A jumbled debut collection that offers up a mixed bag of Manhattan dwellers linked with one another through the Preemption, a brooding West Side apartment building.
Imagine collaboration between Gabriel García Márquez, Bret Easton Ellis, and Jay McInerney, and you have something of the flavor of these stories and their people—smart, trendy, clichéd, erotic, poignant, perverse, and larger than life. Six pieces combine into a kind of novella (“The Opals,” “Kissing In Manhattan,” “Duty,” “Telling It All To Otis,” “In Black,” and “The Green Balloon”), with the remaining five only tenuously joined to the whole. The “novella” concerns a domineering, sexually twisted Wall Streeter (Patrick) whose psyche was supposedly shattered in childhood by the accidental death of his brother. He delights in subtle bondage and collects women like trophies, one of them being Rally, a rather generic, pretty New York party girl. Patrick also makes visits to a priest in order secretly to scorn the Catholicism of his youth.
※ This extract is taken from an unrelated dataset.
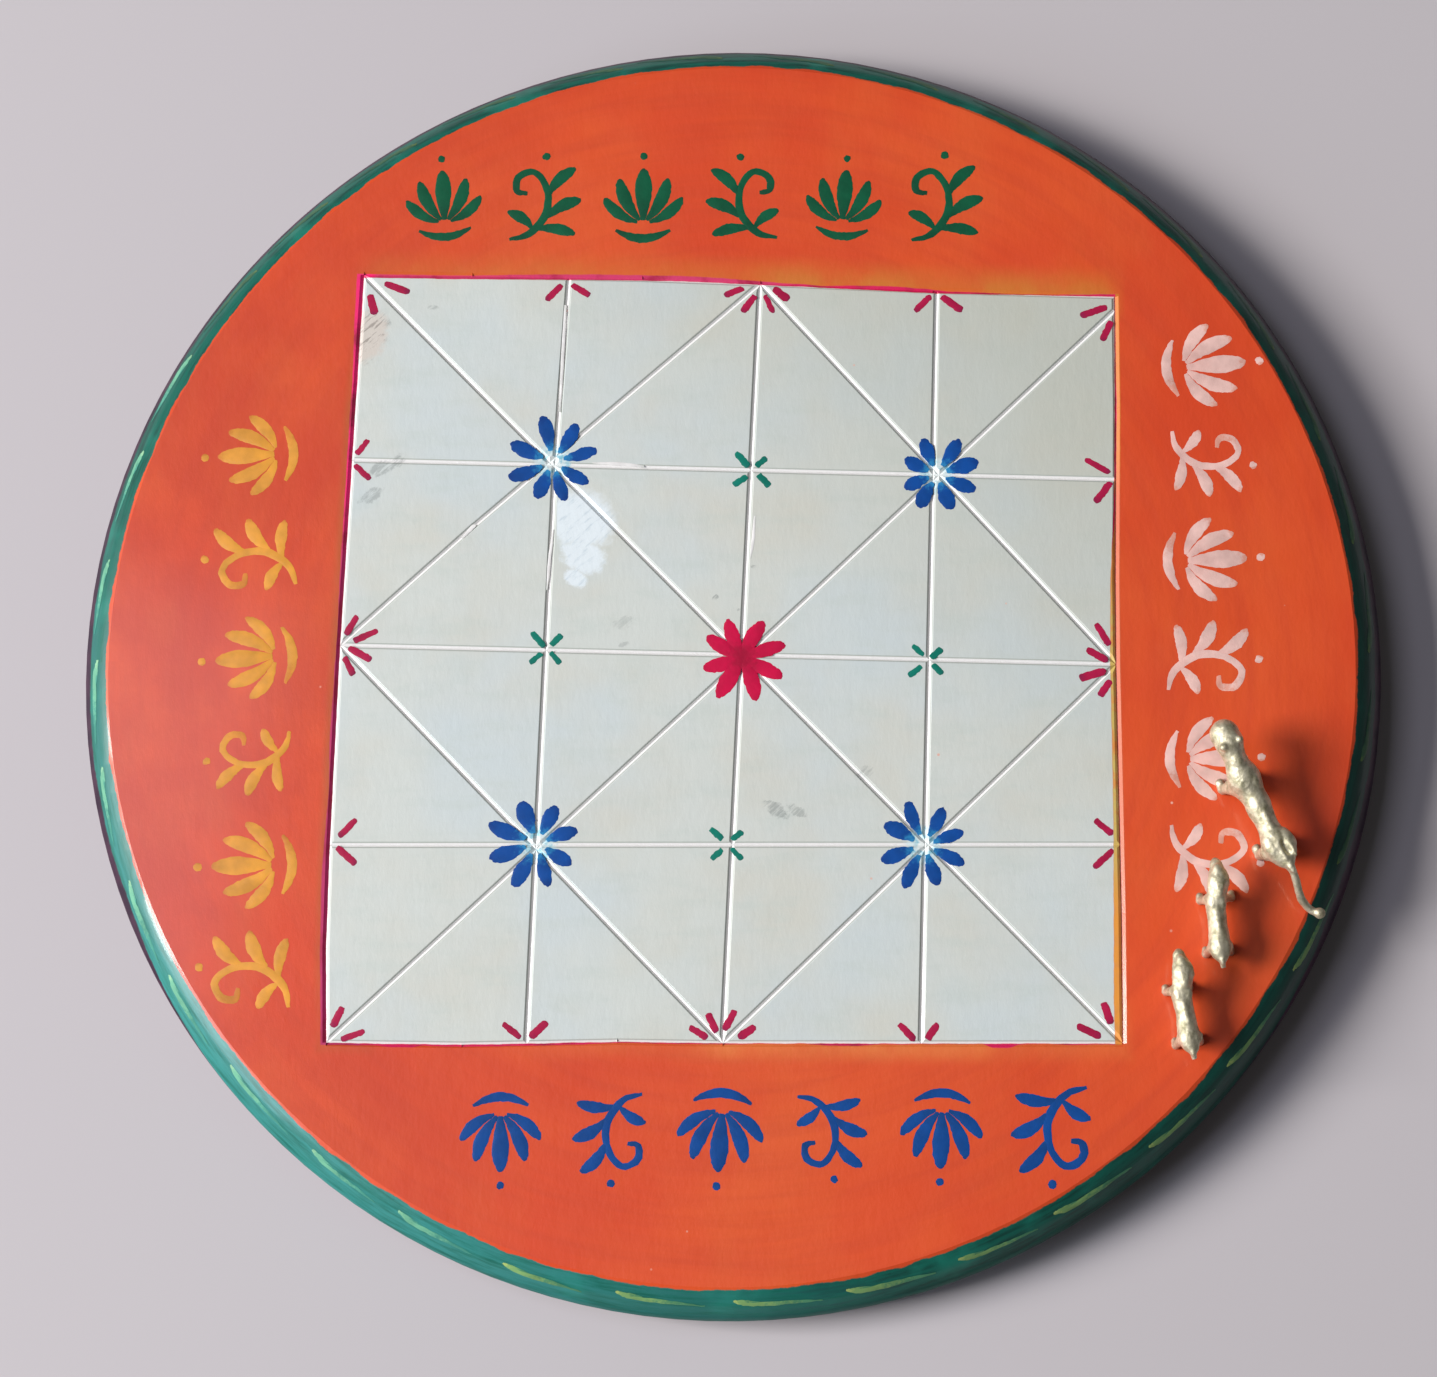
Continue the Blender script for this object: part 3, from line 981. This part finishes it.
def cast_animal(animal, lumps, material):
    """One casting: the CAD body and its lumps, melted, pitted and stood flat."""
    skin = bpy.data.objects.new(animal + "_casting", frame["nodes"][animal].data.copy())
    bpy.context.collection.objects.link(skin)
    heading = math.radians(standing[animal][1])
    bpy.ops.object.select_all(action="DESELECT")
    for forward, left, up, along_it, across_it, upright in lumps:
        bpy.ops.mesh.primitive_uv_sphere_add(segments=20, ring_count=12, radius=1.0,
                                             location=on_animal(animal, forward, left, up),
                                             rotation=(0, 0, heading))
        lump = bpy.context.object
        lump.scale = Vector((along_it, across_it, upright)) * MM
        lump.select_set(False)
        lump["joins"] = animal
    for lump in [thing for thing in bpy.context.scene.objects if thing.get("joins") == animal]:
        lump.select_set(True)
    skin.select_set(True)
    bpy.context.view_layer.objects.active = skin
    bpy.ops.object.join()
    bpy.ops.object.mode_set(mode="EDIT")
    bpy.ops.mesh.select_all(action="SELECT")
    bpy.ops.mesh.remove_doubles(threshold=0.001 * MM)
    bpy.ops.object.mode_set(mode="OBJECT")
    shape_with(skin, "REMESH", mode="VOXEL", voxel_size=0.22 * MM)
    shape_with(skin, "SMOOTH", factor=0.5, iterations=24)
    shape_with(skin, "DISPLACE", texture=dented, strength=0.22 * MM, mid_level=0.5)
    shape_with(skin, "DISPLACE", texture=pitted, strength=0.2 * MM, mid_level=0.5)
    for vertex in skin.data.vertices:
        if vertex.co.z < top + 0.2 * MM:
            vertex.co.z = top
    skin.data.materials.clear()
    skin.data.materials.append(material)
    bpy.ops.object.shade_smooth()
    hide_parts(animal)
    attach(skin, animal)
    print(animal, "cast with", len(skin.data.polygons), "faces")


# %% [markdown]
# ### Pale, tarnished brass
#
# Brass is copper and zinc. With much zinc, and cast rather than polished, it is
# pale, nearly silver where it is rubbed and grey-green where it tarnished. Most
# of a metal's colour is in its reflections, and a film of tarnish scatters the
# rest, so Metallic stays a little under 1. The rubbed parts are smoother and
# lighter, and dirt stays low on the legs.

# %% Cast brass
brass, net, brass_surface = new_material("rough_cast_pale_brass")
metal_spot = add(net, "ShaderNodeVectorMath", {
    0: net.nodes.new("ShaderNodeTexCoord").outputs["Object"], "Scale": 1 / MM}, operation="SCALE")
metal_height = add(net, "ShaderNodeSeparateXYZ", {0: metal_spot}).node.outputs["Z"]
tarnish = add(net, "ShaderNodeTexNoise", {
    "Vector": metal_spot, "Scale": 0.45, "Detail": 5.0, "Roughness": 0.65})
pits = add(net, "ShaderNodeTexNoise", {"Vector": metal_spot, "Scale": 2.2, "Detail": 4.0, "Roughness": 0.7})
dull = add(net, "ShaderNodeMapRange", {"Value": tarnish, "From Min": 0.42, "From Max": 0.66})
dirt = add(net, "ShaderNodeMapRange", {
    "Value": metal_height, "From Min": board_top + 7.0, "From Max": board_top})
brass_colour = add(net, "ShaderNodeMix", {
    0: dull, 6: linear("#EAE2C6"), 7: linear("#B0AA8A")}, data_type="RGBA")
brass_colour = add(net, "ShaderNodeMix", {
    0: add(net, "ShaderNodeMath", {0: dirt, 1: 0.5}, operation="MULTIPLY"), 6: brass_colour,
    7: linear("#C9B9A6")}, data_type="RGBA")
brass_gloss = add(net, "ShaderNodeMapRange", {"Value": tarnish, "From Min": 0.35, "From Max": 0.7,
                                              "To Min": 0.5, "To Max": 0.66})
brass_relief = add(net, "ShaderNodeBump", {"Strength": 1.0, "Distance": 0.08 * MM, "Height": pits})
net.links.new(add(net, "ShaderNodeBsdfPrincipled", {
    "Base Color": brass_colour, "Metallic": 0.8, "Roughness": brass_gloss,
    "Normal": brass_relief}), brass_surface)

print("brass net of", len(net.nodes), "nodes")

# %% Three castings
for animal, lumps in (("tiger", tiger_lumps), ("goat_far", goat_lumps), ("goat_near", goat_lumps)):
    frame["nodes"][animal].data.materials.clear()
    frame["nodes"][animal].data.materials.append(brass)
    cast_animal(animal, lumps, brass)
Though rich, he has a roommate (James) who is his opposite: sweet, innocent, and insecure. Brutal complications ensue when Rally and James fall in love, but then the narrative trails off into sentimentality, predictability, and a strained allegory of the struggle between good and evil. The other tales concern men who dominate and confuse women (“Checkers and Donna”), women who dominate and confuse men (“The Smoker,” “Serendipity”), a tender bathing ritual (“Jacob’s Bath”), and an effective farce (“Fourth Angry Mouse”). These are stories that achieve their successes, when they do, through the deft craftsmanship of their prose and the surprises they spring on the reader. But their characters remain two-dimensional, existing mainly to serve semifantastical plot twists. Since they’re unrealized, their reappearance in different stories and at the Preemption feels like a mechanical linking device rather than a progressive development toward anything larger.
A first effort by a talented writer that tries too hard to be more than a collection.